This model preamble was last reviewed in May, 1998. You should check with your own legal staff to make sure there are no more recent requirements.

This is an abridged version of a proposed rule published in the Federal Register on April 26, 2000 (65 FR 24541).

Department of the Interior
Bureau of Land Management
43 CFR Parts 3130 and 3160
[WO-310-1310-00 24 1A]
RIN 1004-AD13

National Petroleum Reserve, Alaska — Unitization
AGENCY: Bureau of Land Management, Interior.
ACTION: Proposed rule.


This proposed rule would add a new subpart to the Bureau of Land Management’s oil and gas regulations implementing new statutory authority allowing operators to form units in the National Petroleum Reserve, Alaska (NPRA). Units allow for the sharing of costs and spreading of revenues among several leases, and allow for production from unit leases to occur without regard to lease or property boundaries. The rule would also allow for waiver, suspension, or reduction of rental or royalty for NPRA leases; allow for suspension of operations and production for NPRA leases; amend existing regulatory language to set the primary lease term for an NPRA lease at 10 years. Current regulations allow 10 years, or a shorter term if it is in the notice of sale; and add a new subpart to the NPRA regulations on subsurface storage agreements. Subsurface storage agreements allow operators to store gas in existing geologic structures on Federal lands.

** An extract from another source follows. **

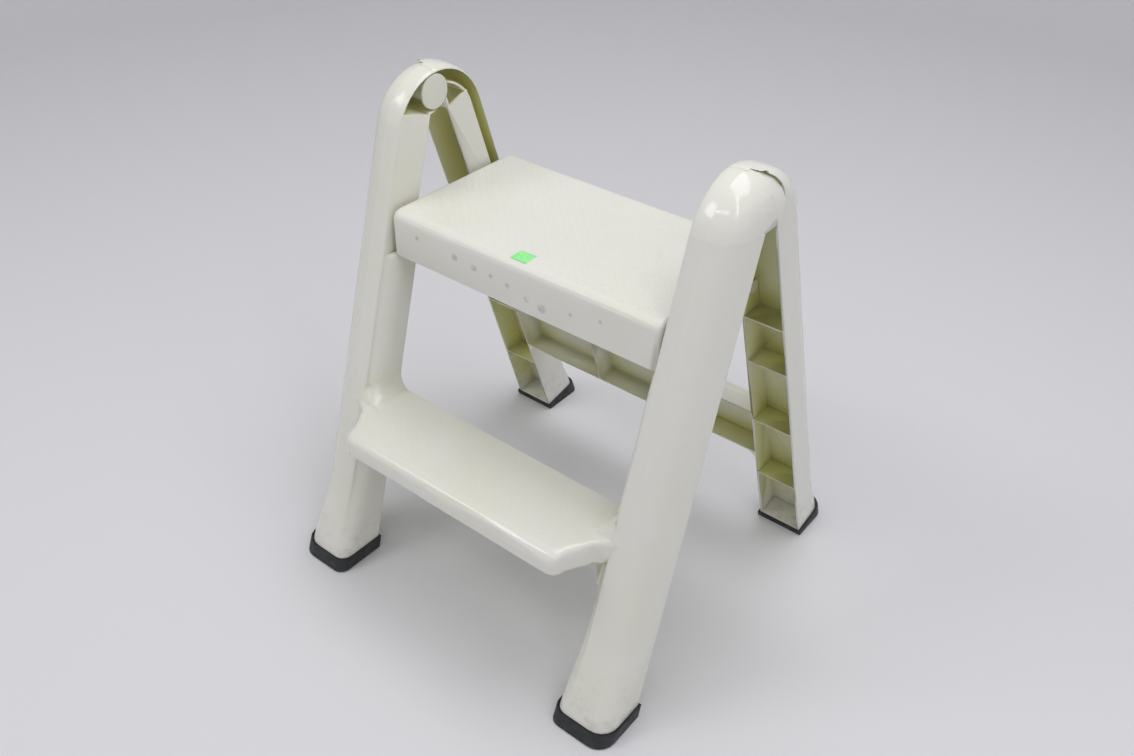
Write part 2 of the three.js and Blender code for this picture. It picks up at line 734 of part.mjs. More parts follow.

This proposal would also make it clear that existing suspension regulations would not apply to the NPRA.


You must submit your comments to BLM at the appropriate address below on or before June 26, 2000. BLM will not necessarily consider any comments received after the above date in making its decisions on the final rule.


  • Mail: Director (630), Bureau of Land Management, Administrative Record, Room 401 LS, 1849 C Street, NW, Washington, D.C. 20240.
  • Personal or messenger delivery: Room 401, 1620 L Street, NW, Washington, D.C. 20036.
  • Internet email: (Include “Attn: AD13”)

For further information

Contact Erick Kaarlela at (202) 452-0340, or Ian Senio at (202) 452-5049, or write to Director (630), Bureau of Land Management, Room 401 LS, 1849 C Street, NW, Washington, D.C. 20240. Persons who use a telecommunications device for the deaf may contact these persons through the Federal Information Relay Service at 1-800-877-8339, 24 hours a day, 7 days a week.

Supplementary information

  1. Public Comment Procedures
  2. Background
  3. The Rule as Proposed
  4. Section-by-Section Analysis
  5. Procedural Matters

1. Public Comment Procedures

A. How Do I Comment on the Proposed Rule?

If you wish to comment, you may submit your comments by any one of several methods.

  • You may mail comments to Director (630), Bureau of Land Management, Room 401 LS, 1849 C Street, NW, Washington, D.C. 20240.
  • You may deliver comments to Room 401, 1620 L Street, NW, Washington, D.C. 20036.
  • You may also comment via the Internet to Please submit Internet comments as an ASCII file avoiding the use of special characters and any form of encryption. Please also include “Attn:AD13” and your name and return address in your Internet message. If you do not receive a confirmation that we have received your Internet message, contact us directly at (202) 452-5030.

Please make your written comments on the proposed rule as specific as possible, confine them to issues pertinent to the proposed rule, and explain the reason for any changes you recommend. Where possible, your comments should reference the specific section or paragraph of the proposal that you are addressing.

BLM may not necessarily consider or include in the Administrative Record for the final rule comments that BLM receives after the close of the comment period (see DATES) or comments delivered to an address other than those listed above (see ADDRESSES).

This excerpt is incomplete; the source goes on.